◆ **Exercise goal**: Search the material for the string "before" and copy each line where it occurs.

>>>>>

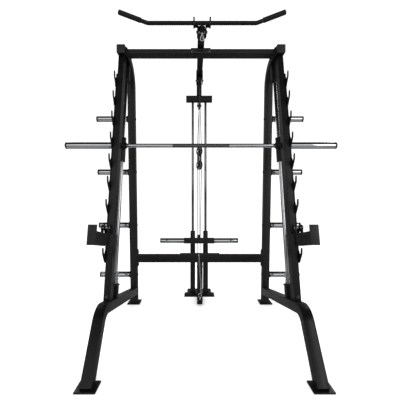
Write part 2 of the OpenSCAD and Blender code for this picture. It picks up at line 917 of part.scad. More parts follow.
module weight_carriage_bushes() {
    color(dark_plastic) from_front() both_sides()
        translate([tower_rod_x, tower_y, carriage_z]) difference() {
            cylinder(r = tower_rod_r + 4 - gap, h = sleeve_top - carriage_z);
            translate([0, 0, -1]) cylinder(r = tower_rod_r + gap, h = 200);
        }
}

module weight_horns() {
    horn_end = 394;
    cross_half = 152.5;
    plug = 20;
    color(chrome) from_front() both_sides()
        translate([0, tower_y, carriage_z + 26]) {
            x_cylinder(sleeve_r, cross_half, horn_end);
            x_cylinder(plug - gap, cross_half - plug, cross_half);
        }
}

// ---- Floating block ----

module at_block() from_front() translate([0, block_y, 0]) rotate([0, 0, block_twist]) children();

module block_frame() {
    half_w = 17;
    color(dark_plastic) at_block() {
        both_sides() difference() {
            side_plate(block_plate_in, block_plate_t) {
                translate([-half_w, block_lower_z]) square([2 * half_w, block_upper_z - block_lower_z]);
                for (z = [block_lower_z, block_upper_z]) translate([0, z]) circle(half_w + 6);
            }
            for (z = [block_lower_z, block_upper_z])
                translate([0, 0, z]) x_cylinder(axle_r + gap, 0, 40);
        }
    }
}

module block_axles() {
    color(zinc) at_block() for (z = [block_lower_z, block_upper_z]) translate([0, 0, z])
        pulley_axle(block_plate_in, block_plate_in + block_plate_t);
}

// The two half turns of cable that ride on the block's pulleys.
module block_cables() {
    color(cable_grey) at_block() {
        translate([0, 0, block_upper_z]) yz_arc(block_pitch_r, 180, 360, cable_r);
        translate([0, 0, block_lower_z]) yz_arc(block_pitch_r, 0, 180, cable_r);
    }
}

module block_upper_pulley() {
    color(dark_plastic) at_block() translate([0, 0, block_upper_z]) pulley(block_pitch_r);
}

module block_lower_pulley() {
    color(dark_plastic) at_block() translate([0, 0, block_lower_z]) pulley(block_pitch_r);
}

// ---- Cables ----

module lat_cable() {
    color(cable_grey) from_front() {
        translate([0, front_axle_y, boom_axle_z]) yz_arc(boom_pitch_r, 90, 180, cable_r);
        rod_between([0, front_axle_y, boom_axle_z + boom_pitch_r],
                    [0, rear_axle_y, boom_axle_z + boom_pitch_r], cable_r);
        translate([0, rear_axle_y, boom_axle_z]) yz_arc(boom_pitch_r, 0, 90, cable_r);
        translate([0, head_axle_y, head_axle_z]) yz_arc(head_pitch_r, 0, 180, cable_r);
    }
}

// A straight strand that stops just short of the pieces that it joins.
module strand(a, b) {
    ends = 4 * gap * (b - a) / norm(b - a);
    color(cable_grey) from_front() rod_between(a + ends, b - ends, cable_r);
}

module upper_strand_front() strand(
    [0, rear_axle_y + boom_pitch_r, boom_axle_z], [block_front[0], block_front[1], block_upper_z]
);

module upper_strand_rear() strand(
    [0, head_axle_y - head_pitch_r, head_axle_z], [block_rear[0], block_rear[1], block_upper_z]
);

module lower_strand_front() strand(
    [0, low_axle_y + low_pitch_r, low_axle_z], [block_front[0], block_front[1], block_lower_z]
);

module lower_strand_rear() strand(
    [block_rear[0], block_rear[1], base_t + anchor_h], [block_rear[0], block_rear[1], block_lower_z]
);

module carriage_cable() {
    strand([0, tower_y, lug_top], [0, tower_y, head_axle_z]);
}

module lat_cable_end() {
    drop_y = front_axle_y - boom_pitch_r;
    color(zinc) from_front() translate([0, drop_y, 0]) {
        translate([0, 0, boom_axle_z - 30]) cylinder(r = cable_r, h = 30);
        translate([0, 0, boom_axle_z - 36]) sphere(r = 9);
        translate([0, 0, boom_axle_z - 44 - 19]) oval_link(46, 28, 3.5);
    }
}

module row_cable() {
    color(cable_grey) from_front() {
        translate([0, low_axle_y, low_axle_z]) yz_arc(low_pitch_r, 270, 360, cable_r);
        rod_between([0, front_low_y, low_axle_z - low_pitch_r],
                    [0, low_axle_y, low_axle_z - low_pitch_r], cable_r);
        translate([0, front_low_y, front_low_z]) yz_arc(front_low_r, 180, 270, cable_r);
    }
}

module row_cable_end() {
    color(zinc) from_front() translate([0, front_low_y - front_low_r, 0]) {
        translate([0, 0, front_low_z]) cylinder(r = cable_r, h = 18);
        translate([0, 0, front_low_z + 20]) sphere(r = 7);
        translate([0, 0, front_low_z + 48]) oval_link(50, 30, 3.8);
    }
}

// ---- Lat bar ----

module lat_half(r, first, second) {
    rotate([0, 90, 0]) rotate([0, 0, 180]) {
        cylinder(r = r, h = first);
        translate([lat_bend_r, 0, first]) {
            mirror([1, 0, 0]) rotate([90, 0, 0]) rotate_extrude(angle = lat_slope)
                translate([lat_bend_r, 0]) circle(r);
            rotate([0, lat_slope, 0]) translate([-lat_bend_r, 0, 0]) cylinder(r = r, h = second);
        }
    }
}

lat_tangent = lat_bend_r * tan(lat_slope / 2);
lat_end = (lat_length / 2 - lat_flat) / cos(lat_slope) - lat_tangent;

module lat_bar() {
    color(coat) from_front() translate([0, lat_y, lat_z]) {
        both_sides() lat_half(lat_r, lat_flat - lat_tangent, lat_end);
        translate([-4, 0, -lat_r - 14]) rotate([0, 90, 0]) difference() {
            union() {
                cylinder(r = 9, h = 8);
                translate([-14, -9, 0]) cube([14, 18, 8]);
            }
            translate([0, 0, -1]) cylinder(r = 5, h = 10);
        }
    }
}

module lat_grips() {
    grip_length = 150;
    color(dark_plastic) from_front() both_sides()
        translate([lat_flat, lat_y, lat_z]) rotate([0, 90 - lat_slope, 0])
            translate([0, 0, lat_tangent + lat_end - grip_length]) difference() {
                cylinder(r = grip_r, h = grip_length + 3);
                translate([0, 0, -1]) cylinder(r = lat_r + gap, h = grip_length + 1 + 2 * gap);
            }
}

// ---- Low pulleys ----

module low_pulley_post() {
    slot_w = 12;
    slot_z = low_axle_z - low_pitch_r;
    rear_y = low_post_y + low_post_d;
    post_h = low_beam_z - low_beam_h / 2;
    color(coat) from_front() {
        difference() {
            translate([0, low_post_y + low_post_d / 2, 0]) box_tube(50, low_post_d, post_h);
            translate([-slot_w / 2, low_post_y - 1, slot_z - 9]) cube([slot_w, low_post_d + 2, 18]);
        }
        both_sides() difference() {
            union() {
                translate([18, rear_y, 0]) cube([6, base_front_y - rear_y, 100]);
                translate([14, front_low_y - 18, front_low_z - 20])
                    cube([6, low_post_y - front_low_y + 18, 46]);
            }
            translate([0, low_axle_y, low_axle_z]) x_cylinder(axle_r + gap, 0, 40);
            translate([0, front_low_y, front_low_z]) x_cylinder(axle_r + gap, 0, 40);
        }
    }
}

module low_front_pulley() {
    color(dark_plastic) from_front() translate([0, front_low_y, front_low_z]) pulley(front_low_r);
}

module low_rear_pulley() {
    color(dark_plastic) from_front() translate([0, low_axle_y, low_axle_z]) pulley(low_pitch_r);
}

base_tubes();
rear_uprights();
front_posts();
rack_plates();
latch_pegs();
frame_bolts();
frame_caps();
top_crossbeam();
top_name_plate();
lower_crossbeam();
chain_plate();
hanging_chain();
guide_rods();
rod_brackets();
rod_bumper_springs();
storage_horns();
smith_carriages();
carriage_caps();
linear_bearings();
bar_bushes();
bar_shaft();
bar_sleeves();
bar_collars();
bar_end_caps();
latch_hooks();
safety_arm_right();
safety_pin_right();
safety_arm_left();
safety_pin_left();
lat_boom();
front_boom_pulley();
rear_boom_pulley();
pulley_axles();
tower_head();
head_pulley();
tower_rods();
tower_stand();
tower_stops();
weight_carriage();
weight_carriage_bushes();
weight_horns();
carriage_cable();
block_frame();
block_axles();
block_cables();
block_upper_pulley();
block_lower_pulley();
upper_strand_front();
upper_strand_rear();
lower_strand_front();
lower_strand_rear();
lat_cable();
lat_cable_end();
lat_bar();
lat_grips();
low_pulley_post();
low_front_pulley();
low_rear_pulley();
row_cable();
row_cable_end();
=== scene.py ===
"""Looks of the smith machine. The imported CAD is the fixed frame, and this script adds materials,
edge rounding and the pieces that CAD only blocks out: cables, coils, chain, links and pulleys."""

import json
import math

import bmesh
import bpy
from mathutils import Matrix, Vector

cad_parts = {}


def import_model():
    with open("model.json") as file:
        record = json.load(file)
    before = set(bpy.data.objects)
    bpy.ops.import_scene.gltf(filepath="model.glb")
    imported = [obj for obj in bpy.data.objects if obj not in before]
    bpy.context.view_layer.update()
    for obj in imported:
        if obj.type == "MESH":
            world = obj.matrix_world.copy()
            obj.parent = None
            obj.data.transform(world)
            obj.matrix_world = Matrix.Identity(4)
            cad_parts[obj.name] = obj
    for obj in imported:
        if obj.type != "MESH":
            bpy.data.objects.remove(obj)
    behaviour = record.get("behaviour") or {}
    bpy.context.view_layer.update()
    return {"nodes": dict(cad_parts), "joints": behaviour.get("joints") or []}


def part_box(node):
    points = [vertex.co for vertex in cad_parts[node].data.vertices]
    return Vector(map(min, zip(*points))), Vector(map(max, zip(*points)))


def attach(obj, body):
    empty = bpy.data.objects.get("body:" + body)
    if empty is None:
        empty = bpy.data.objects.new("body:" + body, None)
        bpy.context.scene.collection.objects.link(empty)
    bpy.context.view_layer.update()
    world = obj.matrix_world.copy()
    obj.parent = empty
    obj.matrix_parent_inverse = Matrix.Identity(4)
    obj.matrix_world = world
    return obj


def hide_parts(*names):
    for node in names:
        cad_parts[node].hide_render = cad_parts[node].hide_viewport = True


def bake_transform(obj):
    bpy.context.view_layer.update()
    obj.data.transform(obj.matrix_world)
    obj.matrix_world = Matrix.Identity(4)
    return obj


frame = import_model()
NODES = frame["nodes"]
JOINTS = {j["name"]: j for j in frame["joints"]}

MM = 0.001
CABLE_R = 3 * MM
CABLE_SIDES = 14
BACKDROP = 1.15  # brightness of floor and world that only the camera sees
STUDIO = 0.8  # brightness of the world in reflections
X_AXIS = Vector((1, 0, 0))
Y_AXIS = Vector((0, 1, 0))
Z_AXIS = Vector((0, 0, 1))


# ---- Reading the frame ----


def centre(node):
    lo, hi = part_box(node)
    return (lo + hi) / 2


def joint_pos(name):
    return Vector(JOINTS[name]["pos_m"])


def joint_axis(name):
    return Vector(JOINTS[name]["axis"]).normalized()


def islands(node):
    """Corner points of each separate solid in a CAD node."""
    bm = bmesh.new()
    bm.from_mesh(NODES[node].data)
    bmesh.ops.remove_doubles(bm, verts=bm.verts, dist=0.01 * MM)
    left = set(bm.verts)
    found = []
    while left:
        stack = [left.pop()]
        points = []
        while stack:
            vert = stack.pop()
            points.append(vert.co.copy())
            for edge in vert.link_edges:
                other = edge.other_vert(vert)
                if other in left:
                    left.discard(other)
                    stack.append(other)
        found.append(points)
    bm.free()
    return sorted(found, key=lambda pts: tuple(round(c, 4) for c in middle(pts)))


def middle(points):
    lo = Vector([min(p[i] for p in points) for i in range(3)])
    hi = Vector([max(p[i] for p in points) for i in range(3)])
    return (lo + hi) / 2


def reach(points, axis):
    """Lowest and highest place of the points along an axis."""
    along = [p.dot(axis) for p in points]
    return min(along), max(along)


def girth(points, mid, axis):
    """Greatest distance of the points from the axis through mid."""
    return max((p - mid - axis * (p - mid).dot(axis)).length for p in points)


def slid(point, axis, along):
    """The point, slid along an axis to the given place on it."""
    return point + axis * (along - point.dot(axis))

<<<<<

◆ **Reply**:
    before = set(bpy.data.objects)
    imported = [obj for obj in bpy.data.objects if obj not in before]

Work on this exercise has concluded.